Task prompt: Extract the listing below in full, unchanged.

Source data:
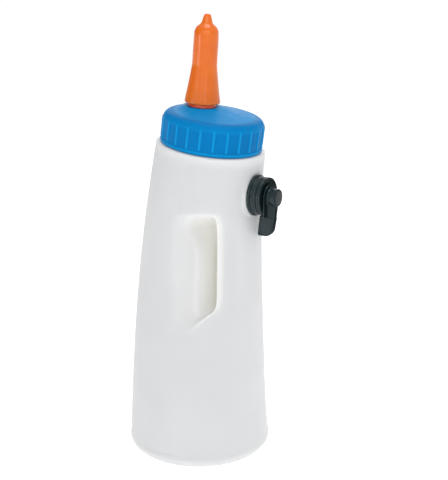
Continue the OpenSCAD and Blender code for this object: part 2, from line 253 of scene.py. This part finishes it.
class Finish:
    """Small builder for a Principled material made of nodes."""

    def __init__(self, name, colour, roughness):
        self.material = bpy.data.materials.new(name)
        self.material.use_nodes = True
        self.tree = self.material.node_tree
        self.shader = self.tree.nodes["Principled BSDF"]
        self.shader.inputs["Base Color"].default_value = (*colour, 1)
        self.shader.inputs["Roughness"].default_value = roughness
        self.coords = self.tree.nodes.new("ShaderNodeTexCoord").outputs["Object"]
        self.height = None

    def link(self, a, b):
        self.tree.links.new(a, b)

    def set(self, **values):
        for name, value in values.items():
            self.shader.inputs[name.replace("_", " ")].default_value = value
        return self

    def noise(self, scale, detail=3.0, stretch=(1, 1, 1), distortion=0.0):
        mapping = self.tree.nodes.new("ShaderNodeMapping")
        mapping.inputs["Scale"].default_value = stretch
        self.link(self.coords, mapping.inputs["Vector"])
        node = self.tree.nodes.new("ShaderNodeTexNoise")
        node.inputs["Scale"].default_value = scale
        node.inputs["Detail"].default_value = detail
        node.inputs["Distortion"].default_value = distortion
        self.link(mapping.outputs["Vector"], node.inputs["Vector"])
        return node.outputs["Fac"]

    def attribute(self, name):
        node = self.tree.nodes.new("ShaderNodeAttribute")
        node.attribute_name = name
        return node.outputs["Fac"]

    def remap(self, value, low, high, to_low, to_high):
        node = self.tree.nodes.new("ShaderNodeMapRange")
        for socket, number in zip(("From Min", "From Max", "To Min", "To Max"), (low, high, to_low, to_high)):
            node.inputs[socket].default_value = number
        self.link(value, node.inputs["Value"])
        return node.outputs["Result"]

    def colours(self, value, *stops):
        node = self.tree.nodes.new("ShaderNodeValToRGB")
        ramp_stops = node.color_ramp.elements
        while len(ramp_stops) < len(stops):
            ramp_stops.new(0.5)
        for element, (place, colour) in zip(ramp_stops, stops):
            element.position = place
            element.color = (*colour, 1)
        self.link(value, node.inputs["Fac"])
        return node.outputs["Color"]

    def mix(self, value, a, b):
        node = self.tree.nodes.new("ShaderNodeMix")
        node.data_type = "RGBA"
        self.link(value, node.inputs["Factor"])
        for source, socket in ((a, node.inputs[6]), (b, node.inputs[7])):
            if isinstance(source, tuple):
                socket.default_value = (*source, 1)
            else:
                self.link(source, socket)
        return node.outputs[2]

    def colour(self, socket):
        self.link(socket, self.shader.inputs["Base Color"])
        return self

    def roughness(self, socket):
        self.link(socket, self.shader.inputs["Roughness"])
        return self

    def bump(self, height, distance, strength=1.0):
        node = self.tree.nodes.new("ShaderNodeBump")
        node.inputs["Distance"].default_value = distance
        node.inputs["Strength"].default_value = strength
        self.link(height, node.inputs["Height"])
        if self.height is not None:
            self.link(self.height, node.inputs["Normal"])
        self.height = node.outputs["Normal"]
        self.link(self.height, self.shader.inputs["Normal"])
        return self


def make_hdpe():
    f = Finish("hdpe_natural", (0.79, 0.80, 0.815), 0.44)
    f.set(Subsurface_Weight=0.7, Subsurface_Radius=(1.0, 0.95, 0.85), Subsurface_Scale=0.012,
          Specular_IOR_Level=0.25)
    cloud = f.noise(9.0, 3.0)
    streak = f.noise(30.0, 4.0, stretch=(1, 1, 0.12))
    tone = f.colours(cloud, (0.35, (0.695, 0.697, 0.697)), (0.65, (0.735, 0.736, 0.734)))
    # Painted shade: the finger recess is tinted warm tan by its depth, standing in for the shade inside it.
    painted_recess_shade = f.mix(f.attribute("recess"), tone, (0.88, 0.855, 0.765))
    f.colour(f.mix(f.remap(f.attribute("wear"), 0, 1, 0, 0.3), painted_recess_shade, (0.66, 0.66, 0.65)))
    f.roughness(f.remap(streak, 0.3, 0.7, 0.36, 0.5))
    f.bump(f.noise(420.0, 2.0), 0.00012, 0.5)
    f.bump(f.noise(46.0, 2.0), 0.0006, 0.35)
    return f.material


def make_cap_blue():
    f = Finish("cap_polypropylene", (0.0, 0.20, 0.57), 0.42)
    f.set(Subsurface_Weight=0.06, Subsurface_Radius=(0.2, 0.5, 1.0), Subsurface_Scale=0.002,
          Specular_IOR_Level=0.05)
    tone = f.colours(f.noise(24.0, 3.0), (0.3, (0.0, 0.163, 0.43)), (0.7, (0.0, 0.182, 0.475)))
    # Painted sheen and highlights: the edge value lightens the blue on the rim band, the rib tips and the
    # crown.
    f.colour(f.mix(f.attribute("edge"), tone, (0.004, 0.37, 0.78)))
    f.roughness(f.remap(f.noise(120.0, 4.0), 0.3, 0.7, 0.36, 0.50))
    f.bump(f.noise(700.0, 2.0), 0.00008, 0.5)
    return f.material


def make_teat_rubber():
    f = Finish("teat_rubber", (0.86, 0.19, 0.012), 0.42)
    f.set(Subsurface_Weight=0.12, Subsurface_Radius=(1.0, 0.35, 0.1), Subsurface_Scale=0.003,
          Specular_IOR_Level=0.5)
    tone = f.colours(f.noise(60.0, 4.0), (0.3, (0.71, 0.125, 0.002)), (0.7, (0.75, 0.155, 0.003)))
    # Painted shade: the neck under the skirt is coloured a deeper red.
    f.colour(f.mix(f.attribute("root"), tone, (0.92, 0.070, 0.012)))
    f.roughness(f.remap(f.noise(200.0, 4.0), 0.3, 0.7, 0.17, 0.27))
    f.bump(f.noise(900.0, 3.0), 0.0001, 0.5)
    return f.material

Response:
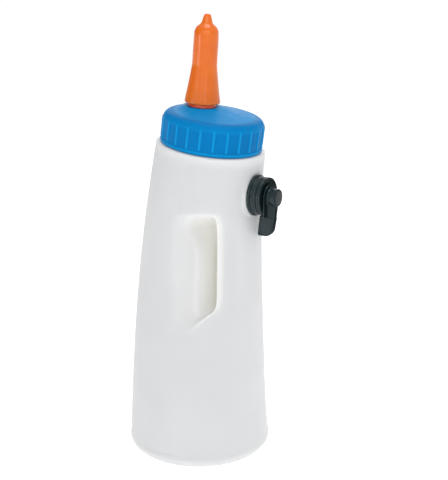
Continue the OpenSCAD and Blender code for this object: part 2, from line 253 of scene.py. This part finishes it.
class Finish:
    """Small builder for a Principled material made of nodes."""

    def __init__(self, name, colour, roughness):
        self.material = bpy.data.materials.new(name)
        self.material.use_nodes = True
        self.tree = self.material.node_tree
        self.shader = self.tree.nodes["Principled BSDF"]
        self.shader.inputs["Base Color"].default_value = (*colour, 1)
        self.shader.inputs["Roughness"].default_value = roughness
        self.coords = self.tree.nodes.new("ShaderNodeTexCoord").outputs["Object"]
        self.height = None

    def link(self, a, b):
        self.tree.links.new(a, b)

    def set(self, **values):
        for name, value in values.items():
            self.shader.inputs[name.replace("_", " ")].default_value = value
        return self

    def noise(self, scale, detail=3.0, stretch=(1, 1, 1), distortion=0.0):
        mapping = self.tree.nodes.new("ShaderNodeMapping")
        mapping.inputs["Scale"].default_value = stretch
        self.link(self.coords, mapping.inputs["Vector"])
        node = self.tree.nodes.new("ShaderNodeTexNoise")
        node.inputs["Scale"].default_value = scale
        node.inputs["Detail"].default_value = detail
        node.inputs["Distortion"].default_value = distortion
        self.link(mapping.outputs["Vector"], node.inputs["Vector"])
        return node.outputs["Fac"]

    def attribute(self, name):
        node = self.tree.nodes.new("ShaderNodeAttribute")
        node.attribute_name = name
        return node.outputs["Fac"]

    def remap(self, value, low, high, to_low, to_high):
        node = self.tree.nodes.new("ShaderNodeMapRange")
        for socket, number in zip(("From Min", "From Max", "To Min", "To Max"), (low, high, to_low, to_high)):
            node.inputs[socket].default_value = number
        self.link(value, node.inputs["Value"])
        return node.outputs["Result"]

    def colours(self, value, *stops):
        node = self.tree.nodes.new("ShaderNodeValToRGB")
        ramp_stops = node.color_ramp.elements
        while len(ramp_stops) < len(stops):
            ramp_stops.new(0.5)
        for element, (place, colour) in zip(ramp_stops, stops):
            element.position = place
            element.color = (*colour, 1)
        self.link(value, node.inputs["Fac"])
        return node.outputs["Color"]

    def mix(self, value, a, b):
        node = self.tree.nodes.new("ShaderNodeMix")
        node.data_type = "RGBA"
        self.link(value, node.inputs["Factor"])
        for source, socket in ((a, node.inputs[6]), (b, node.inputs[7])):
            if isinstance(source, tuple):
                socket.default_value = (*source, 1)
            else:
                self.link(source, socket)
        return node.outputs[2]

    def colour(self, socket):
        self.link(socket, self.shader.inputs["Base Color"])
        return self

    def roughness(self, socket):
        self.link(socket, self.shader.inputs["Roughness"])
        return self

    def bump(self, height, distance, strength=1.0):
        node = self.tree.nodes.new("ShaderNodeBump")
        node.inputs["Distance"].default_value = distance
        node.inputs["Strength"].default_value = strength
        self.link(height, node.inputs["Height"])
        if self.height is not None:
            self.link(self.height, node.inputs["Normal"])
        self.height = node.outputs["Normal"]
        self.link(self.height, self.shader.inputs["Normal"])
        return self


def make_hdpe():
    f = Finish("hdpe_natural", (0.79, 0.80, 0.815), 0.44)
    f.set(Subsurface_Weight=0.7, Subsurface_Radius=(1.0, 0.95, 0.85), Subsurface_Scale=0.012,
          Specular_IOR_Level=0.25)
    cloud = f.noise(9.0, 3.0)
    streak = f.noise(30.0, 4.0, stretch=(1, 1, 0.12))
    tone = f.colours(cloud, (0.35, (0.695, 0.697, 0.697)), (0.65, (0.735, 0.736, 0.734)))
    # Painted shade: the finger recess is tinted warm tan by its depth, standing in for the shade inside it.
    painted_recess_shade = f.mix(f.attribute("recess"), tone, (0.88, 0.855, 0.765))
    f.colour(f.mix(f.remap(f.attribute("wear"), 0, 1, 0, 0.3), painted_recess_shade, (0.66, 0.66, 0.65)))
    f.roughness(f.remap(streak, 0.3, 0.7, 0.36, 0.5))
    f.bump(f.noise(420.0, 2.0), 0.00012, 0.5)
    f.bump(f.noise(46.0, 2.0), 0.0006, 0.35)
    return f.material


def make_cap_blue():
    f = Finish("cap_polypropylene", (0.0, 0.20, 0.57), 0.42)
    f.set(Subsurface_Weight=0.06, Subsurface_Radius=(0.2, 0.5, 1.0), Subsurface_Scale=0.002,
          Specular_IOR_Level=0.05)
    tone = f.colours(f.noise(24.0, 3.0), (0.3, (0.0, 0.163, 0.43)), (0.7, (0.0, 0.182, 0.475)))
    # Painted sheen and highlights: the edge value lightens the blue on the rim band, the rib tips and the
    # crown.
    f.colour(f.mix(f.attribute("edge"), tone, (0.004, 0.37, 0.78)))
    f.roughness(f.remap(f.noise(120.0, 4.0), 0.3, 0.7, 0.36, 0.50))
    f.bump(f.noise(700.0, 2.0), 0.00008, 0.5)
    return f.material


def make_teat_rubber():
    f = Finish("teat_rubber", (0.86, 0.19, 0.012), 0.42)
    f.set(Subsurface_Weight=0.12, Subsurface_Radius=(1.0, 0.35, 0.1), Subsurface_Scale=0.003,
          Specular_IOR_Level=0.5)
    tone = f.colours(f.noise(60.0, 4.0), (0.3, (0.71, 0.125, 0.002)), (0.7, (0.75, 0.155, 0.003)))
    # Painted shade: the neck under the skirt is coloured a deeper red.
    f.colour(f.mix(f.attribute("root"), tone, (0.92, 0.070, 0.012)))
    f.roughness(f.remap(f.noise(200.0, 4.0), 0.3, 0.7, 0.17, 0.27))
    f.bump(f.noise(900.0, 3.0), 0.0001, 0.5)
    return f.material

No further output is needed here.